El domingo cerramos la temporada de carreras de montaña de una forma un poco especial. Hace tiempo que se nos ocurrió celebrar una comida para despedirla. Esta idea, obviamente, no tiene nada de especial, y menos en el País Vasco, donde, según dicen, nos prodigamos más que en ningún otro lugar en este tipo de celebraciones. Para la gente montañera de Donostialdea, Arano ha sido siempre un destino atractivo, muchas veces asociado a la alubiada posterior a una buena excursión. No fue difícil elegir el lugar.
Ahora bien, la tentación era demasiado fuerte, Arano está a una perfecta distancia de San Sebastián, 31 km, y desde Hernani una serie de pistas y senderos conducen, ganando altura sobre el cordal Adarra-Mandoegi, a caballo entre los valles del Urumea y del Leitzaran, hasta este singular pueblo navarro desde el que se ve el mar. La ruta, pese a su paisaje adulterado por los pinares y la cantidad de pistas de explotación forestal, sigue teniendo el atractivo de los rincones solitarios, sobre todo si se sigue el antiguo camino, milenario, que recorre los collados y laderas salpicados de monumentos megalíticos.
En ningún sitio me siento más en el monte que en estos lugares. He recorrido montañas más altas, más bellas, mucho más agrestes y, por supuesto, más salvajes e inmaculadas. Sin embargo, en ningún lugar como en estos montes he sentido la soledad, he escuchado el silencio, he percibido esa conexión mágica con la naturaleza, que es el verdadero motor que empuja mi cuerpo, como en estos parajes. Quizá tenga que ver con ello el hecho de que diera por aquí mis primeros pasos montañeros de la infancia, en compañía sobre todo de mi padre, que muchos de mis recuerdos adolescentes estén aderezados por el penetrante olor del helecho húmedo de estas vaguadas, que una de las primeras borracheras colectivas de mi vida (no es que haya habido muchas más), tuviera como escenario una pequeña borda junto a un arroyo que desemboca en Ugaldetxo, o que haya recorrido durante varios años todos los vericuetos posibles (y buena parte de los imposibles) con mi fiel Stumpjumper de acero, en compañía del amigo perfecto y que me haya llenado de barro subiendo y bajando una y cien veces con Buck por el Trentxiki. Pero también, o quizá sobre todo, lo que me gusta de estos montes es sentir la certeza absoluta de que, después de recorrer este paisaje durante casi cincuenta años de arriba a abajo, una tarde de niebla, inesperadamente, puedo mirar a los lados y darme cuenta de que me he perdido.

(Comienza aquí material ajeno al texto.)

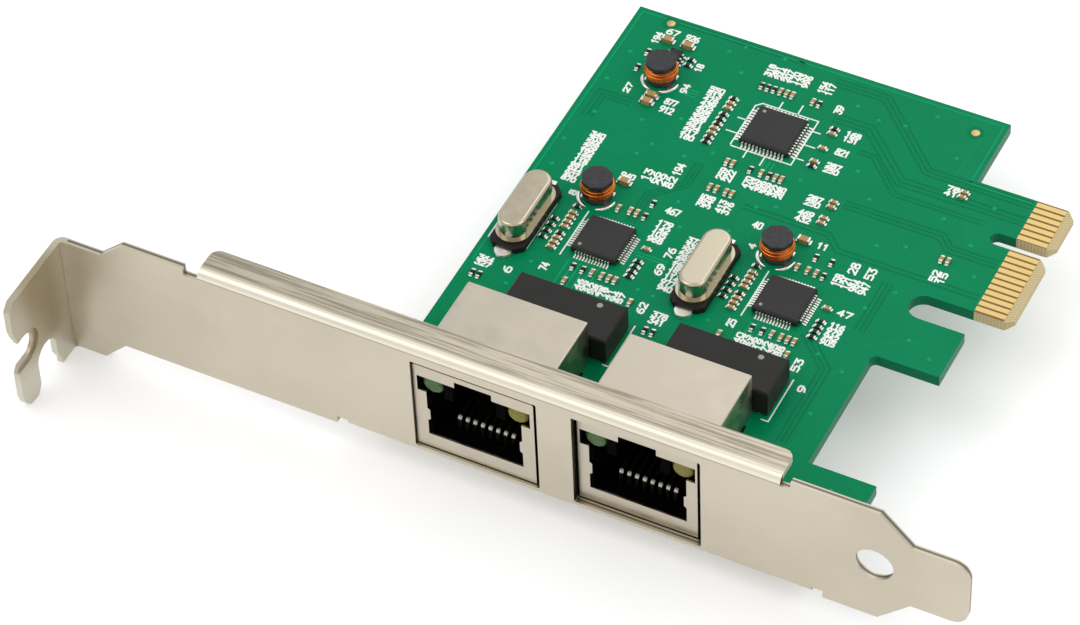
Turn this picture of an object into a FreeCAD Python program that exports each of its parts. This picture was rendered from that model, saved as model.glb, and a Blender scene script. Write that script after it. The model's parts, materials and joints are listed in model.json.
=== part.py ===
"""Dual-port network interface card: folded bracket, board, two sunk modular jacks.

Frame, in millimetres. X runs along the bracket from the screw tab to the tongue.
Y runs from the bracket's outer face back over the board. Z points out of the
component side, and is zero at the bracket's solder-side edge.
"""

import FreeCAD
import Part
import Sketcher
import math
import os

V = FreeCAD.Vector

# Every driving size, with its alias in the spreadsheet.
SIZES = [
    # Folded bracket.
    ("sheet", 0.86),
    ("bracket_length", 120.02),
    ("bracket_width", 18.42),
    ("neck_top", 15.4),
    ("neck_bottom", -3.3),
    ("neck_run_top", 6.4),
    ("neck_run_bottom", 5.1),
    ("body_start_top", 9.6),
    ("body_start_bottom", 8.3),
    ("shoulder_run", 4.1),
    ("tongue_width", 10.2),
    ("tongue_length", 7.1),
    ("tongue_corner", 2.2),
    ("tab_reach", 12.2),
    ("tab_corner", 1.0),
    ("fold_radius", 1.3),
    ("slot_width", 3.5),
    ("slot_depth", 4.2),
    ("slot_level", 6.1),
    ("slot_flare", 1.1),
    ("slot_lead", 3.1),
    ("slot_rim", 0.75),
    ("coin_depth", 0.35),
    ("tab_notch_width", 4.2),
    ("tab_notch_reach", 6.1),
    ("tab_notch_top", 3.2),
    ("tab_arm_bevel", 1.7),
    ("tab_arm_heel", 0.8),
    ("key_hole", 4.85),
    ("key_hole_inset", 11.75),
    ("flange_reach", 4.45),
    ("flange_corner", 1.3),
    ("bend_radius", 1.0),
    ("top_flange_start", 20.05),
    ("top_flange_end", 96.4),
    ("low_flange_start", 39.3),
    ("low_flange_end", 100.4),
    ("relief_top_left", 1.9),
    ("relief_top_right", 1.3),
    ("relief_low", 1.5),
    ("relief_rise", 1.25),
    ("cutout_clear_left", 0.06),
    ("cutout_clear_right", 0.6),
    ("cutout_bottom", 1.2),
    ("cutout_top", 16.1),
    ("cutout_corner", 0.25),
    # Board.
    ("board_top", 8.5),
    ("board_thick", 1.57),
    ("board_left", 43.55),
    ("board_near", 1.6),
    ("board_far", 72.6),
    ("board_right", 94.85),
    ("finger_end", 108.0),
    ("finger_near", 41.6),
    ("finger_far", 61.8),
    ("finger_corner", 0.9),
    ("bevel_run", 1.2),
    ("bevel_drop", 0.45),
    ("notch_near", 52.85),
    ("notch_width", 1.95),
    ("notch_bottom", 100.0),
    ("hook_near", 30.1),
    ("hook_far", 37.75),
    ("hook_end", 103.45),
    ("hook_slot_end", 95.4),
    ("strip_far", 11.45),
    ("strip_end", 103.55),
    ("screw_left", 45.5),
    ("screw_right", 96.2),
    ("screw_inset", 4.9),
    ("screw_hole", 2.7),
    # Card edge contacts.
    ("pin_pitch", 1.0),
    ("pin_width", 0.7),
    ("pin_start", 103.0),
    ("pin_length", 3.9),
    ("pin_plating", 0.05),
    ("first_pin", 42.2),
    ("pins_before_key", 11),
    ("pins_after_key", 7),
    ("key_gap", 3.0),
    # Modular jacks.
    ("jack_start", 48.645),
    ("jack_gap", 5.19),
    ("jack_one_front", 0.45),
    ("jack_two_front", 1.0),
    ("jack_width", 15.95),
    ("jack_bottom", 1.35),
    ("jack_top", 15.3),
    ("jack_depth", 14.5),
    ("jack_low_depth", 12.2),
    ("shell", 0.25),
    ("mouth_width", 12.6),
    ("mouth_bottom", 3.6),
    ("mouth_top", 11.0),
    ("window_width", 14.9),
    ("window_top", 13.5),
    ("latch_width", 4.9),
    ("latch_top", 14.5),
    ("rib_bottom", 6.0),
    ("rib_top", 8.2),
    ("rib_reach", 0.35),
    ("plug_width", 11.9),
    ("plug_floor", 3.55),
    ("plug_back", 1.2),
    ("lamp_offset", 5.6),
    ("lamp_level", 12.05),
    ("lamp_size", 2.9),
    ("lamp_setback", 0.4),
    ("lamp_length", 5.6),
    ("wire_pitch", 1.02),
    ("wire_width", 0.45),
    ("wire_thick", 0.28),
    ("wire_bend", 2.3),
    ("wire_rise", 1.0),
    ("leg_out", 1.1),
    ("leg_length", 1.4),
    ("leg_place", 6.0),
    ("leg_pin", 0.45),
    ("fit_gap", 0.25),
    # Magnetics modules.
    ("magnet_one", 59.5),
    ("magnet_two", 80.45),
    ("magnet_width", 14.3),
    ("magnet_depth", 6.2),
    ("magnet_height", 4.0),
    ("magnet_behind", 0.35),
    ("magnet_lift", 0.3),
    ("magnet_pins", 12),
    ("magnet_pitch", 1.1),
    # Flat packages.
    ("control_one", 57.6),
    ("control_one_y", 33.15),
    ("control_two", 81.8),
    ("control_two_y", 33.3),
    ("control_body", 6.0),
    ("control_span", 7.3),
    ("control_pins", 12),
    ("control_pitch", 0.4),
    ("switch_place", 68.7),
    ("switch_place_y", 58.75),
    ("switch_body", 6.4),
    ("switch_span", 7.8),
    ("switch_pitch", 0.5),
    ("chip_height", 1.05),
    ("chip_lift", 0.1),
    ("chip_bevel", 0.2),
    ("pin_sheet", 0.12),
    ("regulator_x", 51.6),
    ("regulator_y", 65.55),
    # Crystals.
    ("crystal_one", 47.15),
    ("crystal_one_y", 32.8),
    ("crystal_two", 71.4),
    ("crystal_two_y", 33.0),
    ("crystal_base", 4.7),
    ("crystal_base_run", 11.8),
    ("crystal_base_high", 0.9),
    ("crystal_rim", 4.5),
    ("crystal_rim_run", 11.0),
    ("crystal_rim_high", 0.4),
    ("crystal_can", 3.7),
    ("crystal_can_run", 10.3),
    ("crystal_high", 3.9),
    ("crystal_round", 0.45),
    # Power inductors.
    ("coil_one", 51.65),
    ("coil_one_y", 61.9),
    ("coil_two", 53.4),
    ("coil_two_y", 40.1),
    ("coil_three", 77.7),
    ("coil_three_y", 40.2),
    ("coil_foot", 4.2),
    ("coil_cap", 4.0),
    ("coil_high", 3.3),
    ("coil_cheek", 0.65),
    ("coil_wire", 3.9),
    ("coil_waist", 2.0),
    # Small chips.
    ("chip_run", 1.0),
    ("chip_across", 0.5),
    ("chip_tall", 0.45),
    ("big_chip_run", 1.6),
    ("big_chip_across", 0.85),
    ("big_chip_tall", 0.75),
    # Bracket fasteners.
    ("spacer_size", 3.8),
    ("screw_head", 3.6),
    ("screw_head_high", 1.3),
    ("screw_shank", 2.5),
    ("screw_grip", 2.6),
]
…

El domingo, como es lógico, fuimos a Arano corriendo. Salimos de la puerta del Club por parejas, en mi caso un trío, y tras recorrer sobre el asfalto los doce kilómetros hasta Pardiola, nos zambullimos durante otros dieciocho en este paisaje húmedo y sombrío para ganar altura poco a poco, resoplando en la ladera hasta pasar Aballarri y galopar después por el estrecho sendero, buscando a los amigos que nos esperaban en Arano. Tres horas y media en nuestro caso, con Asier y Mikel, gozando sobre las agujas de pino y los charcos de barro, en una carrera para disfrutar. Luego, tras la ducha en la Sociedad del pueblo, alubias con sus sacramentos, conversación y amigos.
¡Esto se acerca bastante a mi idea de la vida loca!
A mi se me ocurre otro titulo. ‘Arano, el día perfecto’ si señor una buena forma de pasar el día.
Bonito texto para describir lo que sucedió un día «loco» que me encantó por lo deportivo y el entorno, tanto natural como humano. El próximo año a patear por esa naturaleza cercana y maravillosa, ¡aupa cvckorrika!
el anterior comentario es mío (Miren)…p’a que se sepa…me confundío al publicarlo…
¡A ver si es verdad y el año que viene contamos contigo!… y con algún otro que a última hora dio un paso atrás. Si hace falta, pongo yo las pancartas.